Diante dos olhos da morte, somos eternos. E por isso não tememos mal nenhum. Vamos, mesmo em dificuldade, seguindo o nosso guia com seu bordão e o seu cajado nos consolando.

Na nossa fome, a graça divina nos prepara lauta mesa para que a luta seja às vezes amena. Na presença dos males que nos atacam, temos nossas cabeças ungidas com óleo e beijo forte: o nosso cálice transborda e não se cala, e o nosso canto pula de alegria.

E a encarnação do sagrado se desdobra em bondade e misericórdia, asquais sem dúvida alguma nos seguem em todos os dias e noites das nossas vidas. Nessa certeza, habitamos eternamente a Casa de Deus. Não o templo de pedras e de outras matérias, mas a eterna geografia espiritual que nos olha e que nos espera.

Nosso pastor é tão amoroso, que ele é capaz de deitar sonolento em nosso colo cansado e pedir carinho. Consola-nos, mas também demanda nossos cuidados. Não é assim que nos diz o guardador de rebanhos do poeta Fernando Pessoa? “Depois ele adormece e eu deito-o. / Levo-o ao colo para dentro de casa / E deito-o, despindo-o lentamente / E como seguindo um ritual muito limpo / E todo materno até ele estar nu. // Ele dorme dentro da minha alma / E às vezes acorda de noite / E brinca com os meus sonhos. / Vira uns de pernas para o ar, / Põe uns em cima dos outros / E bate as palmas sozinho / Sorrindo para o meu sono. // Quando eu morrer, filhinho, / Seja eu a criança, o mais pequeno. / Pega-me tu ao colo / E leva-me para dentro da tua casa. / Despe o meu ser cansado e humano / E deita-me na tua cama. / E conta-me histórias, caso eu acorde, / Para eu tornar a adormecer. / E dá-me sonhos teus para eu brincar / Até que nasça qualquer dia / Que tu sabes qual é”.

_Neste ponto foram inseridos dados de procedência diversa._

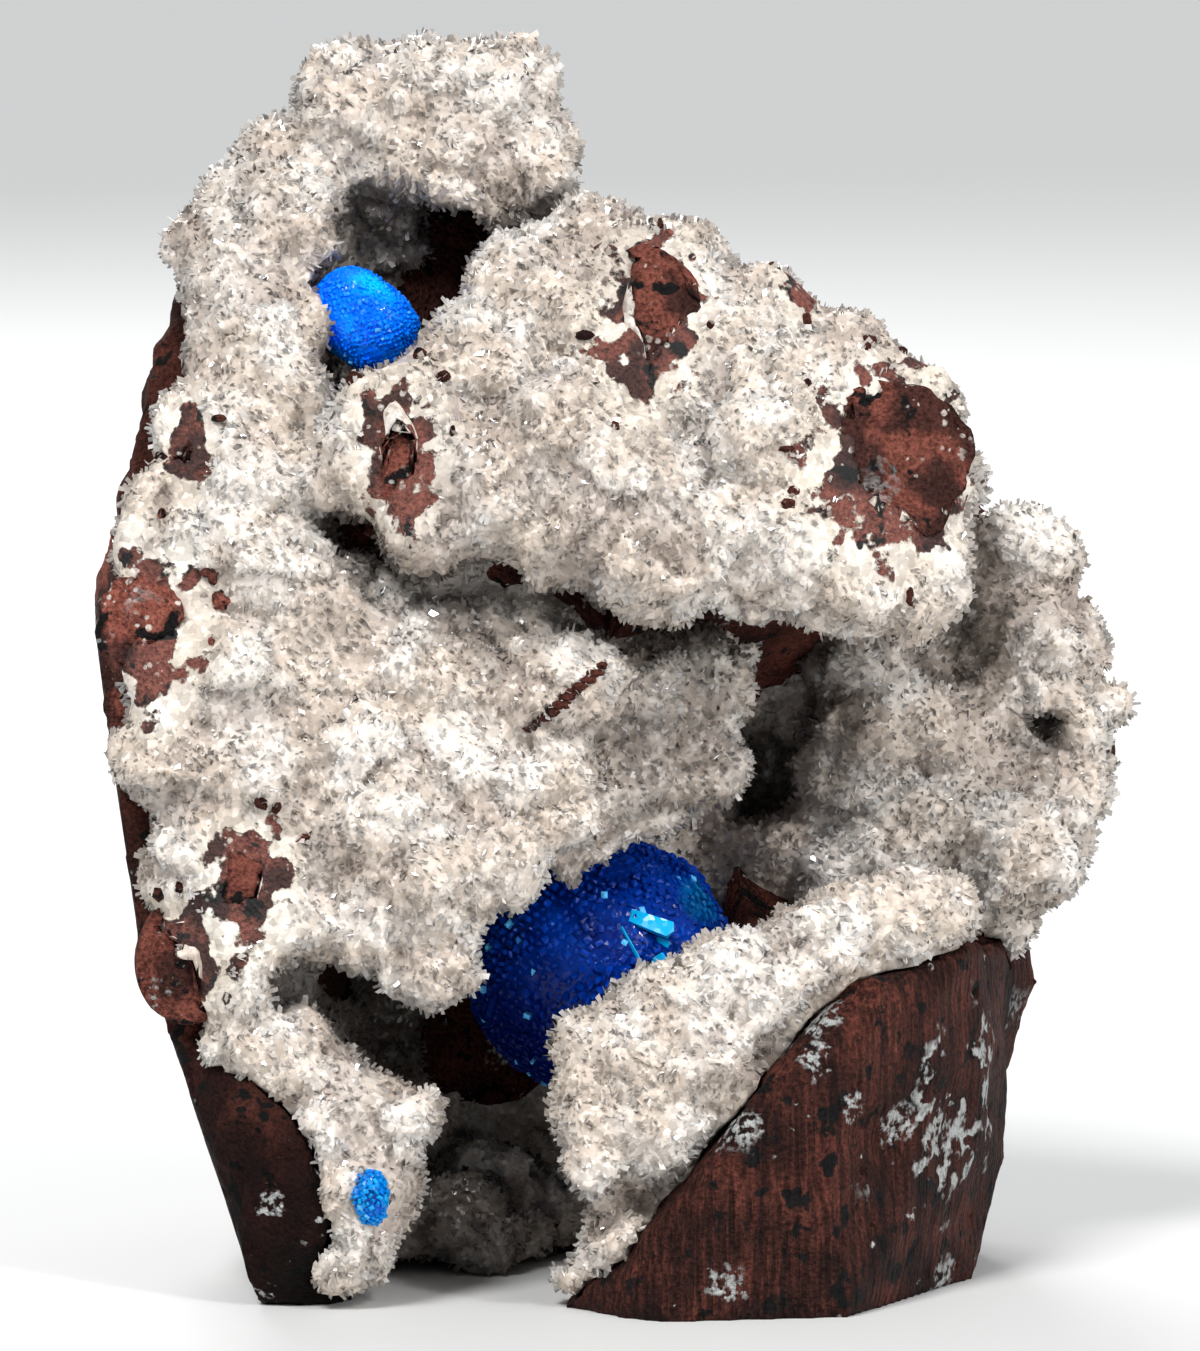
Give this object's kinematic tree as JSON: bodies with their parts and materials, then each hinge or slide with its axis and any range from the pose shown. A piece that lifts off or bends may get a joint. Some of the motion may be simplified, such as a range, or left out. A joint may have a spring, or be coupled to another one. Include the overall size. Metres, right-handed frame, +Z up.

Sei de outras leituras possíveis para esse menino eterno de Fernando Pessoa. Mas também sei que, lendo esses versos, não há como sairmos do enternecimento, tal a brandura que nos abrange. Meu pastor, pequenino e grande, cuida de mim e me deixa cuidar te ti! Me deixa te abraçar ao enlaçar meu corpo e minha alma frágeis e errantes! Amemo-nos!